The University of Arizona’s former Vice President of Business Affairs and Chief Financial Officer Lisa Rulney will serve in her new advisory position through the end of June, UA President Robert Robbins said Tuesday.
Rulney stepped down from the CFO role on Dec. 13 and now serves as senior advisor to business operations. She has retained the same salary of $506,325.
In an email to faculty and others, Robbins wrote that he wanted to “take a moment to correct the record.”
“For clarity, Lisa’s position is advisory, and her role is solely to provide support to our interim CFO as he focuses on implementing the university’s financial action plan and managing the division’s broad operations,” Robbins wrote. “This transitional position is valuable to the university and ensures that the exchange of information and transfer of all leadership duties will support our success in the months and years to come.”
He said Rulney will have the position through June 30 to “ensure a minimally disruptive and well-informed transition.”
Many faculty and others blamed Rulney for the $240 million miscalculation in cash reserves that Robbins disclosed at an Arizona Board of Regents meeting in November. Rulney, who served as CFO since April 2019, oversaw the team responsible for financial projections and management.
Robbins told ABOR in a special December meeting that he had “accepted the resignation” of Rulney. He did not disclose that she had taken a new role within the university and retained her salary.
John Arnold, the executive director of ABOR, has taken over as UA’s chief financial officer and senior vice president of business affairs in an interim manner, and his work has been successful, according to Robbins.
“John has made great strides in understanding our university’s financial situation and working with senior leadership to map out effective, strategic solutions,” Robbins wrote in his Tuesday message. “He will continue meeting with college, department and unit leaders in the days to come, and we expect to have updated campus guidance by the end of the month.”
Despite Robbins’ assessment, a committee representing more than 250 department heads at the university sent a letter last week to Robbins, Arnold and others in senior leadership urging more faculty and staff involvement in the financial action plan during the UA’s “ongoing budget deficit”.
“Heads and directors are the hands-on managers of countless faculty, staff and student processes that help the university pursue its vision, meet its mission and live its values,” their memo stated. “We are often called upon to implement university policies in difficult, complex and idiosyncratic situations, such as this new financial landscape.”

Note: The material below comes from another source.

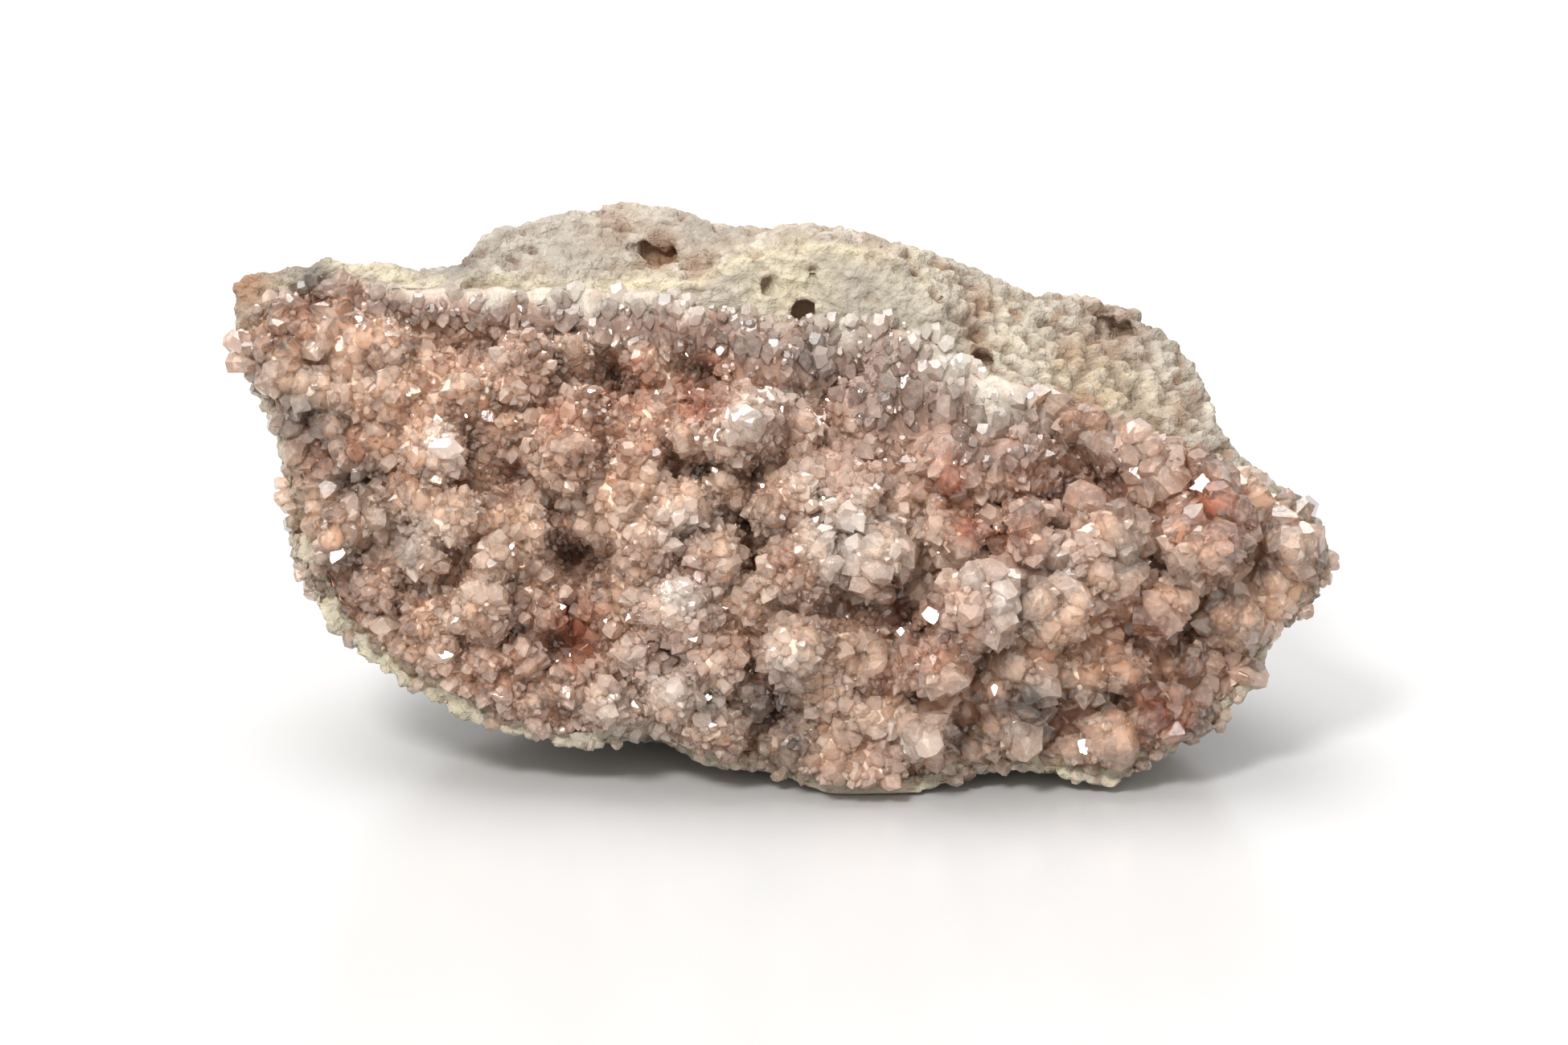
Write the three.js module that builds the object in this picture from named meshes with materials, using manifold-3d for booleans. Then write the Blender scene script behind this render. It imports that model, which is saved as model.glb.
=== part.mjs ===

Among other issues, the memo said department heads are concerned about the UA’s across-the-board hiring and compensation freeze.
They fear it will make it harder to grow programs and generate revenue, will “significantly impact” recruitment and retention of faculty and staff, add to the work burden and stress on directors, staff and faculty and “reflect poorly on the university’s reputation amongst our peers as we cancel searches that are already in process, creating significant ill will and making the recruitment of high-quality faculty much more difficult down the road.”
But Robbins continues to express optimism about the financial action plan.
“Finally, let me provide my sincere thanks to all across our institution who are working diligently to address our financial issues, to contribute to solutions and to keep our university strong and moving forward,” he wrote. “I am confident that together, as one Wildcat community, we can emerge from this period more focused and effective, and better positioned to fulfill our mission than ever before.”